▶ [Task material]
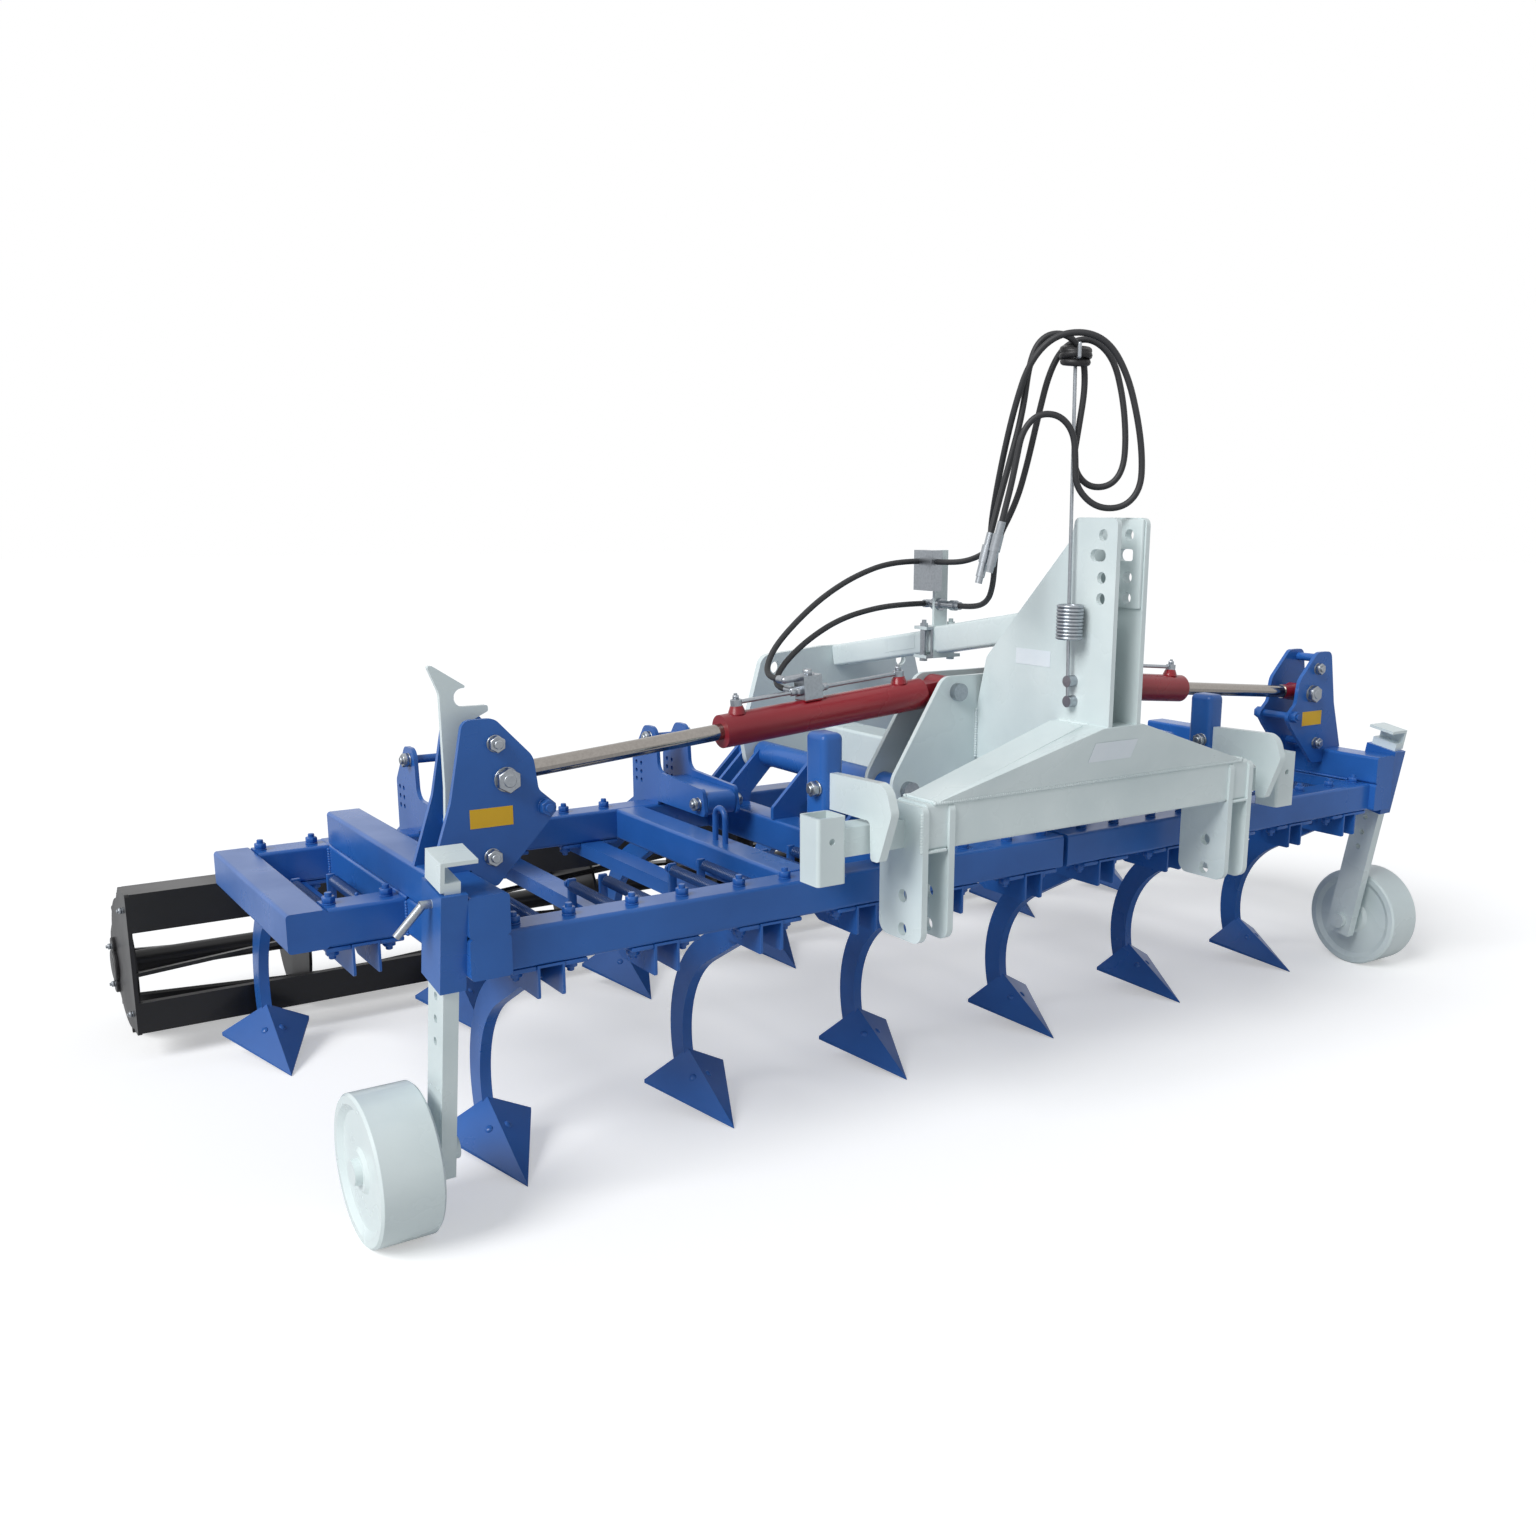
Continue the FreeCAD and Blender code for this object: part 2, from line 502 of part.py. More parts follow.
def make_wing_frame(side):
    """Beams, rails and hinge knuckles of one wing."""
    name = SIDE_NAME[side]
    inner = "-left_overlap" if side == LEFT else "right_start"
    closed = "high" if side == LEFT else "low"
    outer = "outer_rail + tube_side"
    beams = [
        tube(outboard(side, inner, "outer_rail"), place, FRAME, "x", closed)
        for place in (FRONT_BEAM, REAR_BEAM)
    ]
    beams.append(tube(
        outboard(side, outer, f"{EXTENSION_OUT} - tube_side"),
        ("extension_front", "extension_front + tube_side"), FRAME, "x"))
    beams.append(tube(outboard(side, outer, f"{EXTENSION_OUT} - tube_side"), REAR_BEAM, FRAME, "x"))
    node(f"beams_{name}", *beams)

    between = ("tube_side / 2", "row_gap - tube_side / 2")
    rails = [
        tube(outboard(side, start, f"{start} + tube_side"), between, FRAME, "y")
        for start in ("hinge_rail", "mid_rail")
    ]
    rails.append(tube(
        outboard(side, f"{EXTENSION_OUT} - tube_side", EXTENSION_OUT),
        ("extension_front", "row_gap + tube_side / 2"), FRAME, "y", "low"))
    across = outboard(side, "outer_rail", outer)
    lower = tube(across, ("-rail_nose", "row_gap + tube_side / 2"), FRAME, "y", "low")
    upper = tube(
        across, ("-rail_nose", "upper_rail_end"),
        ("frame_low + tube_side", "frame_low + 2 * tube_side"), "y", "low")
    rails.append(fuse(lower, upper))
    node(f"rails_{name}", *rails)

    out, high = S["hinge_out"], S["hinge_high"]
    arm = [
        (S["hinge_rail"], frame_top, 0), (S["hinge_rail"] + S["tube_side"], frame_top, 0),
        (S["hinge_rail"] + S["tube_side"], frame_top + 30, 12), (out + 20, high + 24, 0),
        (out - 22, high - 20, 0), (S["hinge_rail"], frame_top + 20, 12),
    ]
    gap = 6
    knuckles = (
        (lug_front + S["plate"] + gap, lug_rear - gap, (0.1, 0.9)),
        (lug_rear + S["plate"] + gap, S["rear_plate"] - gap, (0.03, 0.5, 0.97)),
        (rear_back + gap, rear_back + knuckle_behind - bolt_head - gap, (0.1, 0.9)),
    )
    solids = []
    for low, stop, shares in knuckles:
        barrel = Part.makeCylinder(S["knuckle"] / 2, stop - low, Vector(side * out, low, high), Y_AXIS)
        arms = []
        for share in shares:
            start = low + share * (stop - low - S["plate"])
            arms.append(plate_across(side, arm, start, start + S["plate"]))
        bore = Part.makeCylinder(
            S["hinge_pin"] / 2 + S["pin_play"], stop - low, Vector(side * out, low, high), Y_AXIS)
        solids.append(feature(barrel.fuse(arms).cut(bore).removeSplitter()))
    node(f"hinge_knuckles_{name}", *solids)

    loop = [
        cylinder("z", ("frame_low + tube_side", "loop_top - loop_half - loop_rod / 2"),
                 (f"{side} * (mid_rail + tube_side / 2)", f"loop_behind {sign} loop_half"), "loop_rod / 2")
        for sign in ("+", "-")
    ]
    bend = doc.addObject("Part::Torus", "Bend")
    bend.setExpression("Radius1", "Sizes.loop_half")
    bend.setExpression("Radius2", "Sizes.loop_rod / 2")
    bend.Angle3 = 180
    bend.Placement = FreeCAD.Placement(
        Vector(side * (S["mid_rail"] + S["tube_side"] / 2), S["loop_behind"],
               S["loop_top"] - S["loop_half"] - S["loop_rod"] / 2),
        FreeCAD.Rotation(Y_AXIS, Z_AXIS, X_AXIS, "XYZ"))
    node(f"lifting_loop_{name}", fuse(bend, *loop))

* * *

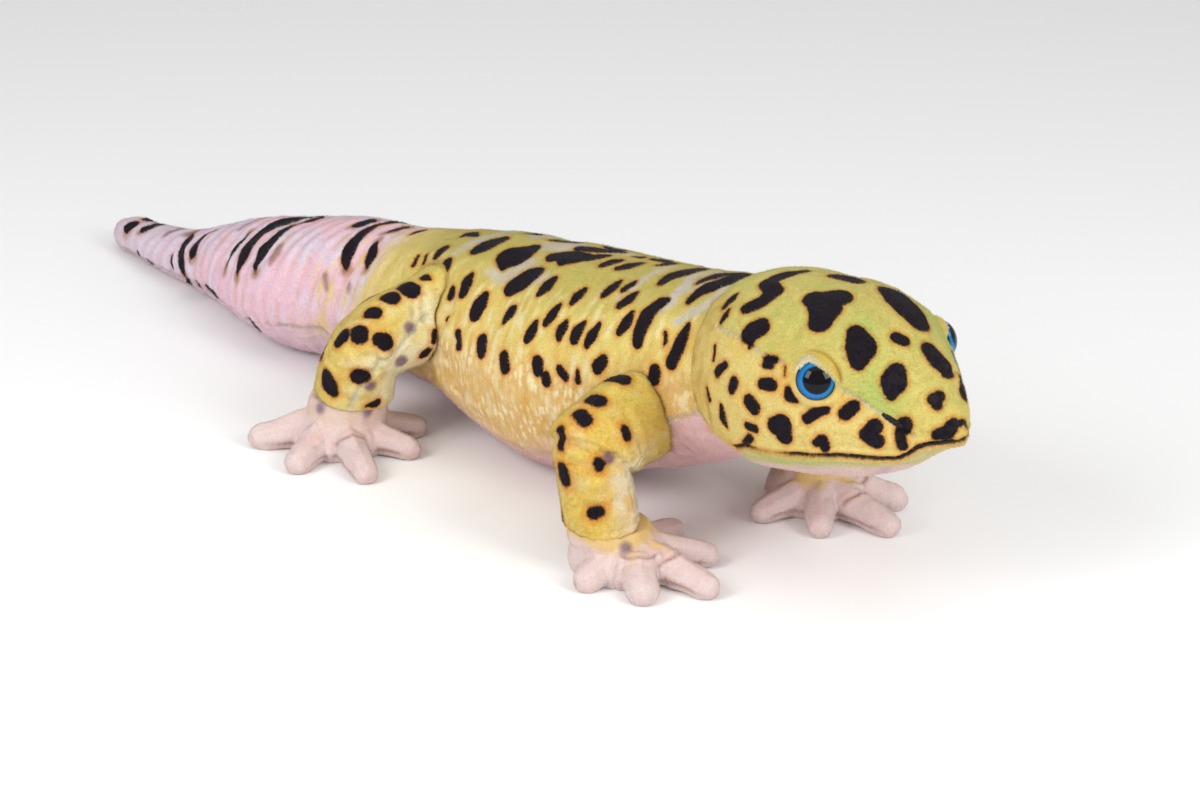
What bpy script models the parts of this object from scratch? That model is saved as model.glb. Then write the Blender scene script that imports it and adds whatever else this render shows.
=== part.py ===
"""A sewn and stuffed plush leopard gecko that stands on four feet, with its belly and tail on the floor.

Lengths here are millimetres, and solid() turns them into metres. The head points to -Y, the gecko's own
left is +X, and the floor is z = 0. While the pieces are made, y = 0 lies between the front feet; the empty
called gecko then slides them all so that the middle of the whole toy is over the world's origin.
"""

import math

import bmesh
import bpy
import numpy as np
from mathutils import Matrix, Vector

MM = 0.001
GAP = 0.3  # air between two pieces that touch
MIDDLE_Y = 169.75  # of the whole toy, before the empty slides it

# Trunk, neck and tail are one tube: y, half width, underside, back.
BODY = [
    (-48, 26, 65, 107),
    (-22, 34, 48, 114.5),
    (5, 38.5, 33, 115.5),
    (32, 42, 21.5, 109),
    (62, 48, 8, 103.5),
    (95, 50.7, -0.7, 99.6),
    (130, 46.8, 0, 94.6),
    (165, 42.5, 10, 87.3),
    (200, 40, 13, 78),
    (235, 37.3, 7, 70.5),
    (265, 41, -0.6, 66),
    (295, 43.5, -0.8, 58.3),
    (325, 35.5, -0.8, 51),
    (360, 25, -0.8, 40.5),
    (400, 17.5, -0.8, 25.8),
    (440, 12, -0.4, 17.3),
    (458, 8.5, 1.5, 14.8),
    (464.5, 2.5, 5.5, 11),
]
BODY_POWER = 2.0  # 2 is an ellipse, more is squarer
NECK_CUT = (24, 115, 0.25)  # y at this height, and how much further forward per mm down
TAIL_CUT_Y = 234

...

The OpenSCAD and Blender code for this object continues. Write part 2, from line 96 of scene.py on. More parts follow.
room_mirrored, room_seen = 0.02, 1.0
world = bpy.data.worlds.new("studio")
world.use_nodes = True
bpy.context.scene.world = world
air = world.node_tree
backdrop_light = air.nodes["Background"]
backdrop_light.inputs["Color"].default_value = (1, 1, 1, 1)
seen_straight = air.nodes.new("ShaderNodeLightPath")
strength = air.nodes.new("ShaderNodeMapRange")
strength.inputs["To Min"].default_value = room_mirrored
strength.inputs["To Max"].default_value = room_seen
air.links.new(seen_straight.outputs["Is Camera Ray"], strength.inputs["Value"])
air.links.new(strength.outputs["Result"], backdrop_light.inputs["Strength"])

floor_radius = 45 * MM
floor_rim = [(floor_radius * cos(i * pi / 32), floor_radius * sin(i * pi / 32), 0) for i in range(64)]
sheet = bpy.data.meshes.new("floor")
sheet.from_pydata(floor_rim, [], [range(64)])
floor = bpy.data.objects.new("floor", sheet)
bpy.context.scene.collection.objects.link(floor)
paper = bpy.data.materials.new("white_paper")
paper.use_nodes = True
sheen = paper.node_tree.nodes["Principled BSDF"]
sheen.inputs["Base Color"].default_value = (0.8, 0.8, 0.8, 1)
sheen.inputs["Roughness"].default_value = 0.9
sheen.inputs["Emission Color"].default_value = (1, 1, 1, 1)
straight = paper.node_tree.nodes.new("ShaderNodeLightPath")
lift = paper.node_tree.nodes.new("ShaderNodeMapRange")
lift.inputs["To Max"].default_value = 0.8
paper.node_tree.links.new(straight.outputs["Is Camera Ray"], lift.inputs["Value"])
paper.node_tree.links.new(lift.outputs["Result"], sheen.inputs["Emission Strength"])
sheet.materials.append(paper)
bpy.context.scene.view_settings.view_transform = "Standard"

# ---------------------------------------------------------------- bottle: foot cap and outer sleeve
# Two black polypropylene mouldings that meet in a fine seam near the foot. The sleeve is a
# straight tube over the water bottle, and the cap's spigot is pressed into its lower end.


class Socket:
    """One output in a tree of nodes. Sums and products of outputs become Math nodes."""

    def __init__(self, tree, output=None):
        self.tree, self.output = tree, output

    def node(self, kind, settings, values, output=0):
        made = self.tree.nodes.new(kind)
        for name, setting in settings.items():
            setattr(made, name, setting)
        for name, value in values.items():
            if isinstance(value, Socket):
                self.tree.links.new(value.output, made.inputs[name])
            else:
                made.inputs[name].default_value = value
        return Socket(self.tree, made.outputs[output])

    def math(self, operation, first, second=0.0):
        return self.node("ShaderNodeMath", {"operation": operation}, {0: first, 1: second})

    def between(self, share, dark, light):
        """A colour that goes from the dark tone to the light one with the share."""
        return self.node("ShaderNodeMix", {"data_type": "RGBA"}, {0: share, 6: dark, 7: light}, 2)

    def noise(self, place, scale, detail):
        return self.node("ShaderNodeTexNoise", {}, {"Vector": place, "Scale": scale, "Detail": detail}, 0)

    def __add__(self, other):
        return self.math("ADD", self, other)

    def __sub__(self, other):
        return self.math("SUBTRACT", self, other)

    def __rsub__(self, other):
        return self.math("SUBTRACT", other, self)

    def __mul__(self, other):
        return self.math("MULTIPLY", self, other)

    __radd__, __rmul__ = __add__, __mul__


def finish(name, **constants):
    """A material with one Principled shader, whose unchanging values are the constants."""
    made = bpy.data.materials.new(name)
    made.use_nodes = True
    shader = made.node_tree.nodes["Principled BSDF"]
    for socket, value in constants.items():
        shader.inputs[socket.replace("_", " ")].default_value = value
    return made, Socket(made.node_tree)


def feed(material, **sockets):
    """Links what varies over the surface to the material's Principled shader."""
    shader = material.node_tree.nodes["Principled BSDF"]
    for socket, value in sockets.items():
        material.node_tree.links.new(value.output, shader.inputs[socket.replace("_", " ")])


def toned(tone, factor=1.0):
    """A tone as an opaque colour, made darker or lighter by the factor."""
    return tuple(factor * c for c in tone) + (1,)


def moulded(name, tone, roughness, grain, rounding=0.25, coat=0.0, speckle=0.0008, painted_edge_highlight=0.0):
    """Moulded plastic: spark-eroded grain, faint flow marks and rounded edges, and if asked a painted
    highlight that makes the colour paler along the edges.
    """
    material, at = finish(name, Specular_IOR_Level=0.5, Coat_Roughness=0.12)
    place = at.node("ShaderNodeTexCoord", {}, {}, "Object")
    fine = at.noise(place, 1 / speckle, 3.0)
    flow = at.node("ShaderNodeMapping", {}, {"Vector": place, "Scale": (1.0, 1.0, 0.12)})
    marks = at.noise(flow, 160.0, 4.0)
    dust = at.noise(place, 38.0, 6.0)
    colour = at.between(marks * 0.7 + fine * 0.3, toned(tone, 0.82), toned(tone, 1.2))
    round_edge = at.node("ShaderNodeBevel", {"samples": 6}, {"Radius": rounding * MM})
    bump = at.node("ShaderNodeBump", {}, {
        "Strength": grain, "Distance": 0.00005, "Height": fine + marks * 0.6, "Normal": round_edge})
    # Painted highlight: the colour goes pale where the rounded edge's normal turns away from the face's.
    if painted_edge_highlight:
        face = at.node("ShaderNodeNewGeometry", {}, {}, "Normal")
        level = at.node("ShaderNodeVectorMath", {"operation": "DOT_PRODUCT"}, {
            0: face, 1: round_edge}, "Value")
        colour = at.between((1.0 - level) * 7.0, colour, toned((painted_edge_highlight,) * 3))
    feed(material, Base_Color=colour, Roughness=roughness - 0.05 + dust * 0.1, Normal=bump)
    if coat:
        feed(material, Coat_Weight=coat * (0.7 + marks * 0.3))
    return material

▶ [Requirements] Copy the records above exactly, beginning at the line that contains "What bpy script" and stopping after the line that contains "TAIL_CUT_Y = 234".

▶ [Correct response]
What bpy script models the parts of this object from scratch? That model is saved as model.glb. Then write the Blender scene script that imports it and adds whatever else this render shows.
=== part.py ===
"""A sewn and stuffed plush leopard gecko that stands on four feet, with its belly and tail on the floor.

Lengths here are millimetres, and solid() turns them into metres. The head points to -Y, the gecko's own
left is +X, and the floor is z = 0. While the pieces are made, y = 0 lies between the front feet; the empty
called gecko then slides them all so that the middle of the whole toy is over the world's origin.
"""

import math

import bmesh
import bpy
import numpy as np
from mathutils import Matrix, Vector

MM = 0.001
GAP = 0.3  # air between two pieces that touch
MIDDLE_Y = 169.75  # of the whole toy, before the empty slides it

# Trunk, neck and tail are one tube: y, half width, underside, back.
BODY = [
    (-48, 26, 65, 107),
    (-22, 34, 48, 114.5),
    (5, 38.5, 33, 115.5),
    (32, 42, 21.5, 109),
    (62, 48, 8, 103.5),
    (95, 50.7, -0.7, 99.6),
    (130, 46.8, 0, 94.6),
    (165, 42.5, 10, 87.3),
    (200, 40, 13, 78),
    (235, 37.3, 7, 70.5),
    (265, 41, -0.6, 66),
    (295, 43.5, -0.8, 58.3),
    (325, 35.5, -0.8, 51),
    (360, 25, -0.8, 40.5),
    (400, 17.5, -0.8, 25.8),
    (440, 12, -0.4, 17.3),
    (458, 8.5, 1.5, 14.8),
    (464.5, 2.5, 5.5, 11),
]
BODY_POWER = 2.0  # 2 is an ellipse, more is squarer
NECK_CUT = (24, 115, 0.25)  # y at this height, and how much further forward per mm down
TAIL_CUT_Y = 234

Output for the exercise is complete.